Moody’s downgrades GCB Bank’s local-currency deposit rating to B3
Following the downgrading of Ghana’s sovereign rating to B3, Moody’s has downgraded GCB Bank Limited’s local-currency deposit ratings to B3 from B2, the ratings agency announced March 20, 2015, a day after downgrading Ghana’s ability to borrow from the international financial market.
Moody’s Investors Service downgraded GCB Bank Limited’s global local-currency long-term deposit ratings to B3 from B2, its foreign-currency deposit ratings to Caa1 from B3, and adjusted downward its baseline credit assessment (BCA) to b3 from b2. The outlook on the bank’s deposit ratings remains negative.
According to Moody’s, in turn, GCB Bank’s ratings were downgraded as a consequence of the significant correlation between the bank’s creditworthiness and the sovereign’s own credit profile through the bank’s sizeable holdings of
government-related assets; and Ghana’s weakening operating environment, which will likely exert pressure on the bank’s asset quality metrics.
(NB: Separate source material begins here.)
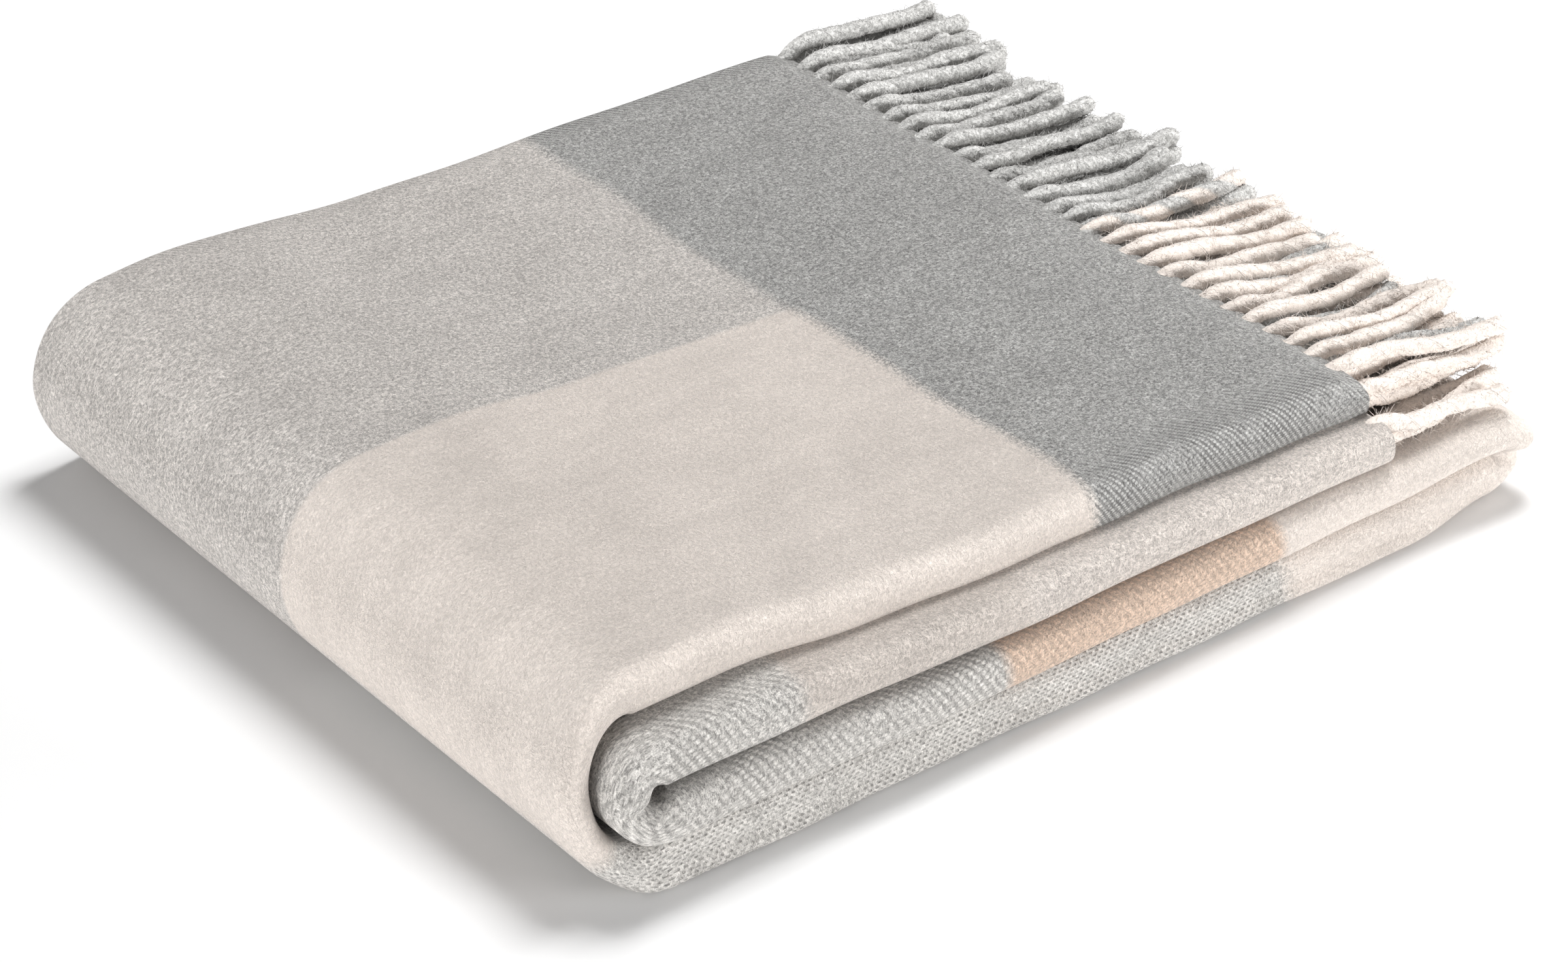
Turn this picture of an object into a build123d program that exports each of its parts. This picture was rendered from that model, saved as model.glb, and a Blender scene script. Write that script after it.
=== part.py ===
from build123d import *
import math
import os

# A woollen throw, folded for display: first in thirds across its width, then in half twice
# along its length. The result is four strips on top of each other, each three layers of cloth
# thick, joined by three rounded folds, with both fringed ends at +X.
#
# +X runs along the folded strips towards the fringe, +Y to the back, +Z up. The origin is at
# the bottom centre of the folded throw. Everything is in millimetres.

os.makedirs("parts", exist_ok=True)

# ---- driving dimensions ----
STACK_HEIGHT = 80.0        # four strips, resting on a table
FOLDED_WIDTH = 430.0       # one third of the cloth's width
FRINGE_ROOT = 410.0        # from the left fold's outside to the fringed ends
RIGHT_FOLD_CENTRE = 470.0  # from the left fold's outside to the middle of the right fold
FRINGE_LENGTH = 100.0
CLOTH_THICKNESS = 6.1      # one layer with its nap and the air trapped in it
STRIP_GAP = 0.45           # between strips that belong to the same half
HALF_GAP = 0.3             # between the halves that open, at their faces and at their ends
SELVEDGE_INSET = 4.0       # how far a free side edge stops short of the fold beside it

TASSEL_DIAMETER = 7.4
TASSEL_PITCH = 14.2
TASSEL_COUNT = 30
LOWEST_TASSEL_RISE = 4.5   # of the lowest row above the middle of the stack
TASSEL_ROW_RISE = 6.3      # from one row to the next at the cloth's end
TIP_ROW_RISE = 3.8         # the same at the tips, where the rows settle on each other
LOWEST_TIP_DROP = 1.5
TASSEL_STRAIGHT = 38.0     # length before a tassel starts to droop

# ---- derived ----
TOTAL_LENGTH = FRINGE_ROOT + FRINGE_LENGTH
LEFT_END = -TOTAL_LENGTH / 2
FRONT = -FOLDED_WIDTH / 2
MIDDLE = STACK_HEIGHT / 2
HINGE_X = LEFT_END + MIDDLE
STRIP_THICKNESS = (STACK_HEIGHT - 2 * STRIP_GAP - HALF_GAP) / 4
LAYER_PITCH = (STRIP_THICKNESS - CLOTH_THICKNESS) / 2


def half_ring(y, z, outer, inner, towards):
    """Half of a flat ring about (y, z), on the side that towards (-1 or +1) points to along Y."""
    ring = Circle(outer)
    if inner > 0:
        ring -= Circle(inner)
    side = Pos(towards * outer, 0) * Rectangle(2 * outer, 4 * outer)
    return Pos(y, z) * (ring & side)


def layer(y_from, y_to, z_bottom):
    """One flat layer of cloth, as a rectangle in the strip's cross-section."""
    return Pos((y_from + y_to) / 2, z_bottom + CLOTH_THICKNESS / 2) * Rectangle(
        y_to - y_from, CLOTH_THICKNESS
    )


def strip_section(base, middle_third_up):
    """Cross-section of a strip folded in thirds, standing base above the YZ plane's Y axis.

    The cloth's middle third is on one face. The front third folds under it at the front edge,
    round the back third, which folds under it at the back edge.
    """
    top = STRIP_THICKNESS - CLOTH_THICKNESS
    front_radius = STRIP_THICKNESS / 2
    back_radius = (LAYER_PITCH + CLOTH_THICKNESS) / 2
    back = FRONT + FOLDED_WIDTH
    middle_third = layer(FRONT + front_radius, back - back_radius, top)
    front_third = layer(FRONT + front_radius, back - SELVEDGE_INSET, 0)
    back_third = layer(FRONT + front_radius + SELVEDGE_INSET, back - back_radius, LAYER_PITCH)
    front_fold = half_ring(
        FRONT + front_radius, front_radius, front_radius, front_radius - CLOTH_THICKNESS, -1
    )
    back_fold = half_ring(
        back - back_radius,
        LAYER_PITCH + back_radius,
        back_radius,
        back_radius - CLOTH_THICKNESS,
        1,
    )
    section = middle_third + front_third + back_third + front_fold + back_fold
    if not middle_third_up:
        section = Pos(0, STRIP_THICKNESS) * section.mirror(Plane.XZ)
    return Pos(0, base) * section


def strip(x_from, x_to, base, middle_third_up):
    """A straight strip between two places along X."""
    section = Plane.YZ.offset(x_from) * strip_section(base, middle_third_up)
    return extrude(section, x_to - x_from, dir=(1, 0, 0))


def fold(x, z, base, middle_third_up, angle):
    """A strip turned half round about the Y direction at (x, z). base is measured from z = 0."""
    section = Plane.YZ.offset(x) * strip_section(base, middle_third_up)
    return revolve(section, Axis((x, 0, z), (0, 1, 0)), angle)


def tassel(drop):
    """One twisted tassel, from the origin along +X, with its tip drop lower than its root."""
    slope = math.atan2(drop, FRINGE_LENGTH - TASSEL_STRAIGHT)
    bend = 0.45 * TASSEL_STRAIGHT / math.tan(slope / 2)
    tip = FRINGE_LENGTH - TASSEL_DIAMETER / 2 * math.sin(slope)
    path = FilletPolyline((0, 0, 0), (TASSEL_STRAIGHT, 0, 0), (tip, 0, -drop), radius=bend)
    return sweep(Plane.YZ * Circle(TASSEL_DIAMETER / 2), path)


def tassel_row(row):
    """The tassels along one layer's end. Rows count up from the lowest one."""
    z_root = MIDDLE + LOWEST_TASSEL_RISE + row * TASSEL_ROW_RISE
    drop = LOWEST_TIP_DROP + row * (TASSEL_ROW_RISE - TIP_ROW_RISE)
    stagger = TASSEL_PITCH / 4 if row % 2 else -TASSEL_PITCH / 4
    first = -(TASSEL_COUNT - 1) * TASSEL_PITCH / 2 + stagger
    one = tassel(drop)
    tassels = []
    for index in range(TASSEL_COUNT):
        place = Pos(LEFT_END + FRINGE_ROOT, first + index * TASSEL_PITCH, z_root)
        tassels.append(place * one)
    return Compound(children=tassels)


def cloth_parts():
    """The four strips and the three folds that join them, by name."""
    root = LEFT_END + FRINGE_ROOT
    turn = LEFT_END + RIGHT_FOLD_CENTRE
    upper_outer = STACK_HEIGHT - STRIP_THICKNESS
    upper_inner = MIDDLE + HALF_GAP / 2
    lower_inner = MIDDLE - HALF_GAP / 2 - STRIP_THICKNESS
    right_fold_middle = (STRIP_THICKNESS + lower_inner) / 2
    return {
        "top_quarter": strip(HINGE_X + HALF_GAP, root, upper_outer, True),
        "second_quarter": strip(HINGE_X + HALF_GAP, root, upper_inner, False),
        "third_quarter": strip(HINGE_X, turn, lower_inner, True),
        "bottom_quarter": strip(HINGE_X, turn, 0, False),
        "outer_left_fold": fold(HINGE_X, MIDDLE, upper_outer, True, -180),
        "inner_left_fold": fold(HINGE_X, MIDDLE, upper_inner, False, -180),
        "right_fold": fold(turn, right_fold_middle, lower_inner, True, 180),
    }


def fringe_parts():
    """Six rows of tassels: one for each layer of the two strips that end at the fringe."""
    names = [
        "second_fringe_middle_third",
        "second_fringe_back_third",
        "second_fringe_front_third",
        "top_fringe_front_third",
        "top_fringe_back_third",
        "top_fringe_middle_third",
    ]
    return {name: tassel_row(row) for row, name in enumerate(names)}


if __name__ == "__main__":
    parts = {**cloth_parts(), **fringe_parts()}
    for node, shape in parts.items():
        export_step(shape, f"parts/{node}.step")
        box = shape.bounding_box()
        print(node, "solids", len(shape.solids()), "from", box.min, "to", box.max)
    print("hinge axis at x", HINGE_X, "z", MIDDLE)
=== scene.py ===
import math

import bpy
import numpy as np
from bpy.props import FloatProperty, FloatVectorProperty, IntProperty, PointerProperty
from mathutils import Matrix, Vector


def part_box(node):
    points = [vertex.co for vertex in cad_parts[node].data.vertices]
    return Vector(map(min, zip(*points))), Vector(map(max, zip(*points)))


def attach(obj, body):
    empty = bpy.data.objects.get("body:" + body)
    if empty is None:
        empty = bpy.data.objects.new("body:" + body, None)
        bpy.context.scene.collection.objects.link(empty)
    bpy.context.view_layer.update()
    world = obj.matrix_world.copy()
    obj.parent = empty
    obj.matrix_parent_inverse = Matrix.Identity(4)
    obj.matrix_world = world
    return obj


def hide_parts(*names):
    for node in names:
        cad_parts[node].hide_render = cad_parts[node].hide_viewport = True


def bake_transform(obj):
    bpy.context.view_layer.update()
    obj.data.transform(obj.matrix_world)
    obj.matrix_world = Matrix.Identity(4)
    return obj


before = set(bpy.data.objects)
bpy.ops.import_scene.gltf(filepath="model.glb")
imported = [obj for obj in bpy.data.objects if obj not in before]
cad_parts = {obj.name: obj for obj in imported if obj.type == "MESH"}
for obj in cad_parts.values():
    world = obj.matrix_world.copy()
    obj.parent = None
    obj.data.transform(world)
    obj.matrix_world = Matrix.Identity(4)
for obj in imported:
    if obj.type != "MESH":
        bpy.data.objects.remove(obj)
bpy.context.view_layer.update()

bl_info = {
    "name": "Folded Wool Throw",
    "version": (1, 0, 0),
    "blender": (4, 5, 0),
    "location": "View3D > Sidebar > Throw",
    "description": "Builds a folded wool throw with a twisted fringe around its fixed frame",
    "category": "Object",
}

# ---------------------------------------------------------------------------
# Sizes read from the frame, in metres
# ---------------------------------------------------------------------------


def box_middle(node):
    """The middle of a node's box at rest."""
    low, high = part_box(node)
    return (low + high) / 2


TOP_LOW, TOP_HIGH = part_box("top_quarter")
BOTTOM_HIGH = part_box("bottom_quarter")[1]
OUTER_FOLD_LOW, OUTER_FOLD_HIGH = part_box("outer_left_fold")

LEFT_X = OUTER_FOLD_LOW.x
HINGE_X = OUTER_FOLD_HIGH.x
FRINGE_X = TOP_HIGH.x
TURN_X = BOTTOM_HIGH.x
FRONT_Y = TOP_LOW.y
BACK_Y = TOP_HIGH.y
WIDTH = BACK_Y - FRONT_Y
HEIGHT = OUTER_FOLD_HIGH.z
MIDDLE_Z = HEIGHT / 2
STRIP = TOP_HIGH.z - TOP_LOW.z
QUARTERS = ("top_quarter", "second_quarter", "third_quarter", "bottom_quarter")
LEVELS = [box_middle(node).z for node in QUARTERS]

# The cloth's line along its length: distance from the top fringe, at each change of direction.
STRAIGHT_UPPER = FRINGE_X - HINGE_X
STRAIGHT_LOWER = TURN_X - HINGE_X
OUTER_RADIUS = (LEVELS[0] - LEVELS[3]) / 2
INNER_RADIUS = (LEVELS[1] - LEVELS[2]) / 2
RIGHT_RADIUS = (LEVELS[2] - LEVELS[3]) / 2
STRETCHES = {}
_along = 0.0
for _name, _length in (
    ("top_quarter", STRAIGHT_UPPER),
    ("outer_left_fold", math.pi * OUTER_RADIUS),
    ("bottom_quarter", STRAIGHT_LOWER),
    ("right_fold", math.pi * RIGHT_RADIUS),
    ("third_quarter", STRAIGHT_LOWER),
    ("inner_left_fold", math.pi * INNER_RADIUS),
    ("second_quarter", STRAIGHT_UPPER),
):
    STRETCHES[_name] = (_along, _along + _length)
    _along += _length
CLOTH_LENGTH = _along
# The inner left fold is fuller than a half circle, so its cloth is a little longer than the even fold's.
INNER_BULGE = 0.0060
# How much thinner the strip is pressed at the middle of the two left folds.
OUTER_SQUEEZE = 0.34
INNER_SQUEEZE = 0.27

# Where the weft changes colour, as distances along the cloth from the top fringe.
DARK_END = 0.147
CREAM_END = 0.436
LIGHT_END = 0.775
SECOND_CREAM_END = 1.054
TAN_END = 1.197
SECOND_LIGHT_END = 1.450
THIRD_CREAM_END = 1.560
# Where the warp changes from cream (front) to grey (back), across the cloth.
WARP_CHANGE = WIDTH + 0.212


# ---------------------------------------------------------------------------
# Settings that a user would change
# ---------------------------------------------------------------------------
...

GCB Bank was founded in 1953, and it is the biggest local bank in the country.
“GCB was started with the specific aim to serve and support Ghanaian workers, traders, farmers, and business people, to empower them to achieve success with locally sourced funding,” the bank says on its website.
Moody’s states the following rationale for the downgrade;
“Today’s downgrade of GCB Bank’s ratings reflects the extensive interconnectedness between its balance sheet and sovereign credit risk, owing to the banks’ high exposures to the government of Ghana (B3 negative),” Moody’s says.
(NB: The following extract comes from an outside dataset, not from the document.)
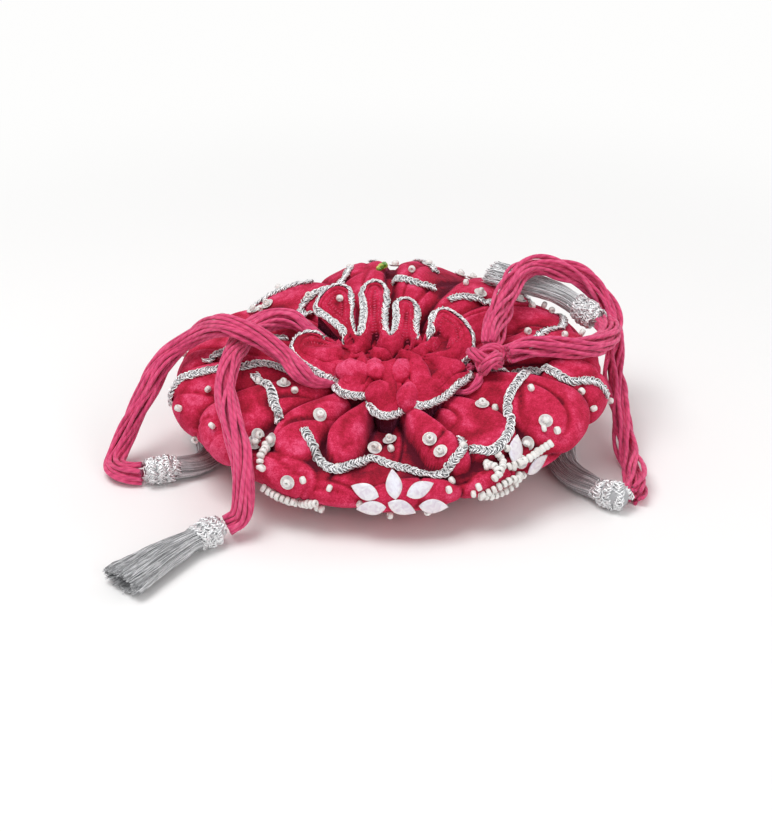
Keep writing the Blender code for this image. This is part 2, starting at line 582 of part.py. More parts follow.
def drawstring_turn(name, offset, finish):
    """One turn of a drawstring in the neck's groove."""
    middle = NECK_RADIUS + TURN_CLEARANCE + TURN_DIAMETER / 2
    sections = []
    for k in range(40):
        angle = 9.0 * k
        centre = polar(angle, middle, neck_level(angle, middle) + offset)
        out = polar(angle, 1.0, 0.0).normalized()
        half = TURN_DIAMETER / 2 * MM
        turns = [math.radians(d) for d in range(0, 360, 60)]
        sections.append([centre + out * half * math.cos(t) + Vector((0, 0, half * math.sin(t))) for t in turns])
    return loft(name, sections, finish, closed=True)


def knot(finish):
    """An overhand knot, drawn from its three-lobed path."""
    sections = []
    count = 42
    path = []
    for k in range(count):
        t = 2 * math.pi * k / count
        path.append(Vector((math.sin(t) + 2 * math.sin(2 * t), math.cos(t) - 2 * math.cos(2 * t), -1.15 * math.sin(3 * t))))
    for k in range(count):
        along = (path[(k + 1) % count] - path[k - 1]).normalized()
        side = along.cross(Vector((0, 0, 1))).normalized()
        up = side.cross(along)
        centre = Vector(KNOT_AT) + path[k] * KNOT_SCALE
        turns = [math.radians(d) for d in range(0, 360, 60)]
        sections.append([(centre + (side * math.cos(t) + up * math.sin(t)) * KNOT_STRAND_RADIUS) * MM for t in turns])
    return loft("knot_right", sections, finish, closed=True)


def seat(shape, angle, station, spin, lean=0.0):
    """Place a shape, a list of rings in mm about its own +Z axis, on the velvet, clear of it by the gap."""
    spot = belly_point(angle, station)
    outward = Vector((math.cos(math.radians(angle)), math.sin(math.radians(angle)), 0.2))
    normal = (velvet_surface.find_nearest(spot)[1] + outward * lean).normalized()
    level = Vector((0, 0, 1)).cross(normal)
    level = level.normalized() if level.length > 0.05 else Vector((1, 0, 0))
    upward = normal.cross(level)
    turn = math.radians(spin)
    x_axis = level * math.cos(turn) + upward * math.sin(turn)
    y_axis = normal.cross(x_axis)
    placed = [[spot + (x_axis * x + y_axis * y + normal * z) * MM for x, y, z in ring_points] for ring_points in shape]
    lift = 0.0
    for v in (v for ring_points in placed for v in ring_points):
        for share in (0.0, 0.35, 0.7, 1.0):
            below = spot + (v - normal * (v - spot).dot(normal) - spot) * share
            lift = max(lift, height_over(below, normal) - (v - spot).dot(normal) + GAP)
    return [[v + normal * lift for v in ring_points] for ring_points in placed]


def turned(profile, sides):
    """Rings of a turned shape from radius and height pairs."""
    return [[(r * math.cos(2 * math.pi * k / sides), r * math.sin(2 * math.pi * k / sides), z) for k in range(sides)]
            for r, z in profile]


def sequin(name, angle, station, finish):
    """A sequin held down by a seed bead on top of it."""
    bead = SEED_RADIUS
    top = SEQUIN_THICKNESS
    profile = [(SEQUIN_RADIUS, 0.0), (SEQUIN_RADIUS, top), (bead * 0.75, top), (bead, top + bead * 0.7),
               (bead * 0.8, top + bead * 1.4), (bead * 0.3, top + bead * 1.7)]
    return loft(name, seat(turned(profile, 10), angle, station, 0.0), finish)


def petal(name, angle, station, spin, finish):
    """A flat shell petal, pointed at its outer end."""
    outline = ((-0.5, 0.0), (-0.3, 0.36), (0.05, 0.5), (0.28, 0.32), (0.5, 0.0), (0.28, -0.32), (0.05, -0.5),
               (-0.3, -0.36))
    low = [(x * PETAL_LENGTH, y * PETAL_WIDTH, 0.0) for x, y in outline]
    high = [(x * 0.9, y * 0.86, PETAL_THICKNESS) for x, y, _ in low]
    return loft(name, seat([low, high], angle, station, spin, PETAL_LEAN), finish)


def bead_string(name, points, finish):
    """Seed beads strung close together and couched down, as one beaded tube."""
    run, normals = on_belly(points, SEED_RADIUS * 2 / 3)
    run, normals = run[: len(run) // 3 * 3 + 1], normals[: len(run) // 3 * 3 + 1]
    sections = []
    for i, (point, normal) in enumerate(zip(run, normals)):
        along = (run[min(i + 1, len(run) - 1)] - run[max(i - 1, 0)]).normalized()
        side = normal.cross(along).normalized()
        radius = SEED_RADIUS * (0.55 if i % 3 == 0 else 1.0)
        lift = max(height_over(point + (side * k + along * j) * SEED_RADIUS * MM, normal)
                   for k in (-0.8, 0.0, 0.8) for j in (-0.7, 0.0, 0.7))
        centre = point + normal * (lift + GAP + SEED_RADIUS * MM)
        turns = [math.radians(d) for d in range(0, 360, 60)]
        sections.append([centre + (side * math.cos(t) + normal * math.sin(t)) * radius * MM for t in turns])
    return loft(name, sections, finish)


def faceted_beads(finish):
    """Three faceted beads strung together."""
    profile = []
    for k in range(3):
        base = FACETED_LENGTH * (k - 1.5)
        profile += [(FACETED_RADIUS * 0.45, base), (FACETED_RADIUS, base + FACETED_LENGTH * 0.27),
                    (FACETED_RADIUS, base + FACETED_LENGTH * 0.73)]
    profile.append((FACETED_RADIUS * 0.45, FACETED_LENGTH * 1.5))
    rings = [[(z, x, y + FACETED_RADIUS) for x, y, z in ring_points] for ring_points in turned(profile, 6)]
    return loft("faceted_beads", seat(rings, *FACETED_BEADS_AT, 0.0), finish)


for old in list(bpy.data.objects):
    bpy.data.objects.remove(old, do_unlink=True)

velvet = material("velvet", VELVET_RED, 0.9)
yarn = material("cotton_yarn", YARN_PINK, 0.85)
silver = material("silver_thread", SILVER, 0.35, 0.8)
seed = material("white_seed_beads", SEED_WHITE, 0.25)
shell = material("mother_of_pearl", SHELL_WHITE, 0.2)
glass_green = material("green_beads", BEAD_GREEN, 0.1)

bag = velvet_bag(velvet)
velvet_surface = BVHTree.FromObject(bag, bpy.context.evaluated_depsgraph_get())
rim_braid(*gathered_columns(COLUMNS), silver)
for run_name, run_points in LATTICE_RUNS.items():
    lattice_braid(run_name, run_points, silver)
drawstring_turn("drawstring_turn_left", TURN_SPACING / 2, yarn)
drawstring_turn("drawstring_turn_right", -TURN_SPACING / 2, yarn)
for cord_name, cord_points in CORDS.items():
    cord(cord_name, cord_points, yarn)
knot(yarn)
for tassel_name, (cap_route, skirt_route) in TASSELS.items():
    tassel(tassel_name, cap_route, skirt_route, silver)
for number, (direction, station) in enumerate(SEQUINS, 1):
    sequin(f"sequin_{number}", direction, station, shell)
for petal_name, (spot, spin) in FLOWER_PETALS.items():
    petal("shell_petal_" + petal_name, *spot, spin, shell)
for string_name, string_points in BEAD_STRINGS.items():
    bead_string(string_name, string_points, seed)
faceted_beads(glass_green)
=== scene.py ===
import math

import bpy
import numpy as np
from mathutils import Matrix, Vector
from mathutils.bvhtree import BVHTree


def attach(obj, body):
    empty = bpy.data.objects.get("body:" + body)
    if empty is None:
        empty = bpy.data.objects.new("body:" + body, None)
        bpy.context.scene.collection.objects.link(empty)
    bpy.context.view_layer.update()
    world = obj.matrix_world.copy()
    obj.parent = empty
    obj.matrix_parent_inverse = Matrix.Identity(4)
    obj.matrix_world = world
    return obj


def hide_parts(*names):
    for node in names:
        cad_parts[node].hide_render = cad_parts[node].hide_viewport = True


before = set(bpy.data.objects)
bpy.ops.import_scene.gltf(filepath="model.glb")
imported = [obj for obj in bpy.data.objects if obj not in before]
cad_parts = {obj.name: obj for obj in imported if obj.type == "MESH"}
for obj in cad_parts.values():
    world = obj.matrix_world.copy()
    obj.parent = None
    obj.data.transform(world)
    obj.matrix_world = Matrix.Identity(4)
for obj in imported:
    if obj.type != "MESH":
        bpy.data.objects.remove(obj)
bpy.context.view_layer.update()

# Table, light and camera. The bag lies on a white card under one large softbox overhead, with weaker light from the
# front and the right, and it is seen from half above. Far from the bag the camera sees plain paper white.
MM = 0.001
PICTURE = (772, 832)
LENS, SENSOR, CAMERA_DISTANCE, CAMERA_RISE = 80.0, 36.0, 0.755, 30.0
CAMERA_TARGET, LIGHT_TARGET = Vector((-0.0018, 0.0, 0.0155)), Vector((0, 0, 0.03))
CARD_WHITE, PAPER_WHITE, PAPER_STRENGTH = (0.97, 0.965, 0.96, 1.0), (1.0, 0.998, 0.992, 1.0), 0.99
PAPER_STARTS, PAPER_FULL = 0.16, 0.5
SKY_WHITE, SKY_LIGHT, SKY_SEEN_MORE = (1.0, 1.0, 1.0, 1.0), 0.5, 0.45
LAMPS = {
    "softbox": ((-0.3, -0.1, 0.95), 0.55, 5.2), "front_fill": ((0.45, -0.75, 0.42), 0.5, 1.5),
    "right_fill": ((0.75, 0.3, 0.5), 0.5, 0.9),
}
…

Moody’s indicates that while on a declining trend, GCB Bank’s direct and indirect exposures to the sovereign — through government securities, public-sector loans and central bank balances — remain high.
According to Moody’s estimates, “Together, these exposures accounted for over 50 percent of the bank’s total assets, or three times its shareholder equity as of September 2014.”
The bank’s downgrading also reflects Ghana’s weakening operating environment, which will likely exert pressure on the bank’s financial metrics, asset quality in particular, Moody’s noted, giving the following example, it says, “borrowers’ loan-repayment capacity could come under pressure from Ghana’s slowing economic growth rates,” and Moody’s estimates real GDP to have slowed to 4.2% in 2014 and will further decelerate to 3.5 percent in 2015.
Additionally, Moody’s indicates that increasing inflation rates which it puts at 17 percent by the end of 2014, from 15.3 percent as of end of 2013, high interest rates; and delays in government payments to domestic corporates.
“As of September 2014, the bank reported non-performing loans at 9.4% of gross loans,” Moody’s says.
At the same time, Moodys’ notes that GCB Bank’s ratings also acknowledge significant and sustained improvements in the bank’s capitalisation and profitability metrics, leading to improved loss-absorbing buffers; and management capabilities, technology infrastructure and service levels, which will likely support efficiency and profitability overtime.
“The downgrade of the foreign-currency deposit rating to Caa1, is in line with the lowering of Ghana’s country ceiling for these deposits to Caa1. The country ceilings reflect foreign-currency transfer and convertibility risks,” it adds.